A United Nations summary of the Arctic impacts described by a new international climate change report urges a dramatic leap into action before warming totally disrupts the lives of Far North people.
“The costs of climate change are already being paid by the peoples and communities of the Arctic,” said Achim Steiner, Executive Director of the UN Environment Programme, in a statement released April 10. “The report underlines how this bill is set to rise unless action is taken to cut greenhouse gas emissions.”
Based on the evidence presented last week in the second chapter in Climate Change 2007, by the Intergovernmental Panel on Climate Change, Arctic governments must draw up a “sustainable development plan” in the face of thawing permafrost in certain locales, retreating summer sea ice and shifts in the natural world.

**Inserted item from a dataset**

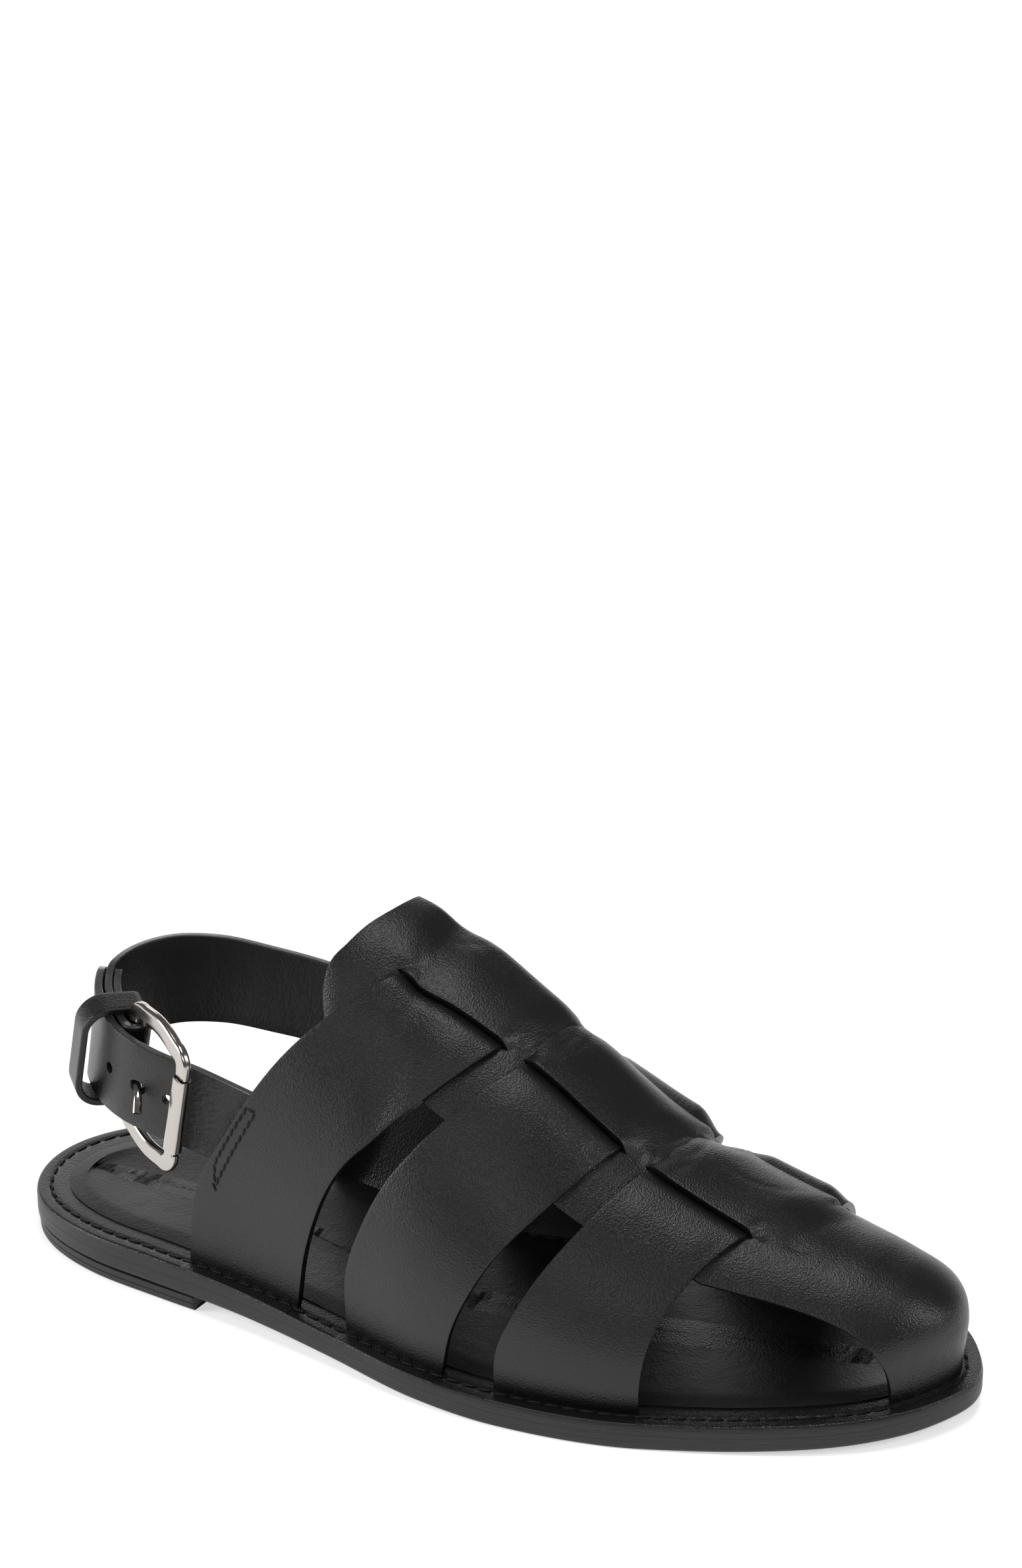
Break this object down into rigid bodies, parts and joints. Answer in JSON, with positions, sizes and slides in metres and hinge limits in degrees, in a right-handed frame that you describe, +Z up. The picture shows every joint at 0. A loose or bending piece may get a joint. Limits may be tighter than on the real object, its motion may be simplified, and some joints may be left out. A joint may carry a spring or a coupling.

“Dramatic changes to the lives and livelihoods of Arctic-living communities are being forecast unless urgent action is taken to reduce greenhouse gases,” according to the United Nations Environment Programme.
“Wide-ranging thawing of the Arctic permafrost … is likely to have significant implications for infrastructure including houses, buildings, roads, railways and pipelines. A combination of reduced sea ice, thawing permafrost and storm surges also threatens erosion of Arctic coastlines with impacts on coastal communities, culturally important sites and industrial facilities.”
The main page of the UNEP website contains other links to climate change positions and IPCC pages. Among other things, the UN Arctic summary points out:
- A 3 degree C increase in average summer air temperatures could increase erosion in eastern Siberia by three to five meters per year.
- Toxic and radioactive materials stored and contained in frozen ground could be released to the environment if permafrost thaws.
- Inuit hunters must now navigate new travel routes in order to try to avoid unstable ice. Hunters must alter hunting seasons to track changes in animal migration.
- Though Arctic warming might increase agriculture and forestry, and reduce winter mortality, it will also trigger droughts, new pests and diseases, water contamination, plus psychological and cultural problems for residents.
“The communities and Indigenous peoples of this region are skilled in adapting to harsh and often dramatic changing conditions including sharp fluctuations in the scarcity and in the abundance of land and marine resources,” Steiner said. “However, the rapid changes likely in the future may overwhelm traditional coping strategies. It is thus also vital that communities are assisted in climate proofing centuries-old lifestyles in order to survive and to thrive through the 21st century,” he added.
Other details from the UNEP:
Permafrost
By the mid-21st century, the area of permafrost in the northern hemisphere is expected to decline by around 20 per cent to 35 per cent.
The depth of thawing is likely to increase by 30 per cent to a half of its current depth by 2080.
Permafrost thawing is already having impacts. It is the likely cause behind the draining away and disappearance of Arctic lakes in Siberia during the past three decades over an area of 500,000 square km.
The costs of relocating subsiding towns and villages could be high. The price tag for relocating a village like Kivalina in Alaska has been estimated to be $54 million.
Marine Resources Changes in river flows, ice regimes and the mobilization of sediments as a result of permafrost thawing are likely to have impacts on freshwater, estuary-living and marine biodiversity upon which local and indigenous people depend.
Lake trout, a cold water fish, is likely to be affected as will be the spawning grounds of fish and bottom living life forms as a result of increased sediments.
Important northern fish species, like broad whitefish, Arctic char, Arctic grayling and Arctic cisco are likely to decline as a result of changes in habitats and predatory species, perhaps carrying new diseases, moving into the warming Arctic waters.
Thinning and reduced coverage of sea ice is likely to have important knock on effects. Crustaceans, adapted for life at the sea ice edge, are an important food for seals and polar cod. Narwhal also depend on sea-ice organisms.
“Early melting of sea ice may lead to an increasing mismatch in the timing of these sea-ice organisms and secondary production that severely affects populations of the sea mammals,” says the IPCC report.
However more open water and other climate-related factors are likely to benefit fish stocks like cod, herring, walleye and Pollock.
Forests
Ten per cent and possibly as much as 50 per cent of the Arctic tundra could be replaced by forests by 2100. The narrow, remaining coastal tundra strips in Russia’s European Arctic are likely to disappear.
Meanwhile climate change is likely to favour pests, parasites and diseases such as musk ox lung worm and nematodes in reindeer. Forest fires and tree-killing insects such as spruce bark beetle are likely to increase.